Este verano charlaba con un buen amigo
con el que nunca había comentado temas políticos, ya que nos unen otro
tipo de intereses culturales y, sobre todo, ambientales. En concreto,
salió el tema del nacionalismo catalán, al que mi amigo se adhería con
singular entusiasmo. La conversación transcurrió en un tono cordial y
razonable, pero me dejó muy mal sabor de boca, ya que suponía empañar,
de alguna forma, la amistad que habíamos forjado a partir de esos
intereses comunes. Es propio de amigos compartir ideas, y no sería
lógico que estuvieramos de acuerdo en todas. Del diálogo surge la
comprensión, ver las cosas desde otro punto de vista y aprender de quien
discrepamos. Sin embargo, en las cuestiones políticas, esos
intercambios de opiniones acaban resultando pegajosos, y queda el poso
tras el rifirafe de que algo se ha levantado entre nosotros.
Casi dos meses después de aquella conversación, hoy se evidencia esta
cuestión en el proceso independentista de Cataluña, que ha supuesto la
separación de amigos y de familias, azuzados por los políticos
oportunistas, remachado por los medios de uno y otro bando, y sembrados
por muchos años de educación unidireccional.
En la conversación con mi amigo, lo más decepcionante fue constatar que
tras las grandes aspiraciones se escondía, en el fondo, la búsqueda de
la autonomía económica. Tras repasar las raíces culturales o históricas
del sentimiento separatista, me vino a decir algo así como: "si nos
hubieran dado algo parecido al cupo vasco, no se hubiera llegado a
esto". Así que de eso se trata, pensé, de que el dinero que se genera
allí se quede allí, de contribuir menos al bien común y algo más al bien
de ese territorio.
Es un argumento fácil de esgrimir. En tiempos de
crisis, encontrar el culpable en la contribución que se realiza a otros
territorios más desfavorecidos es muy sencillo. Basta además con
insistir en el supuesto despilfarro de quienes reciben esos recursos.
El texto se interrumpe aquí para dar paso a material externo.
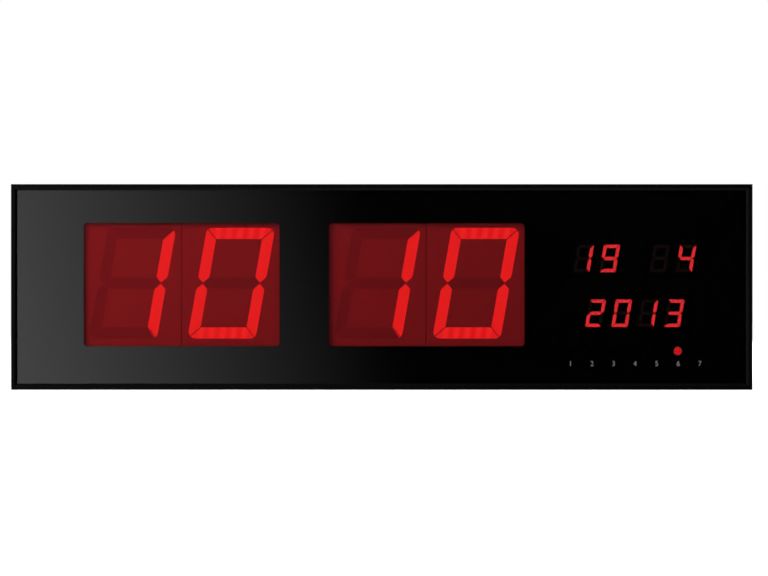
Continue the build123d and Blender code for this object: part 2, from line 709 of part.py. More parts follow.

Como el asunto no es muy elegante, se tiñe de otras cuestiones: se habla
de sentimiento (que entiendo, y me parece muy respetable), de historia
(que convendría estudiar más a fondo, por ambos lados), de cultura (que
todos valoramos, la de uno u otro lado), y, a más a más, del sacrosanto
derecho a decidir nuestro futuro. No se habla de dinero, se habla de
democracia, de derecho a elegir y de otras muchas cosas que son n nobles
y fácilmente vendibles, sobre todo de cara al exterior. A mi me resulta
cuando menos sospechoso que quien reclame la independencia sean las
regiones más ricas de un país: Lombardía, Cataluña, País Vasco,
Quebec... Me parecen más auténticas las que saben que pueden perder
recursos si se separan, pero están convencidas de que tienen una
herencia distinta: Escocia, Irlanda, Córcega...
La solución es muy compleja, pero como escribir es gratis, propongo que
hablemos a fondo de ese asunto, del dinero, de cuánto y cómo tiene cada
territorio de un estado que contribuir al bien común. Quizá si el estado
de las autonomías no ha resuelto los problemas del nacionalismo catalán
es porque nunca se ha planteado un verdadero estado autonómico, en
donde quien gestiona los servicios cobre por ellos a sus ciudadanos: quien no pueda o no quiera hacerlo, que le ceda sus competencias al estado.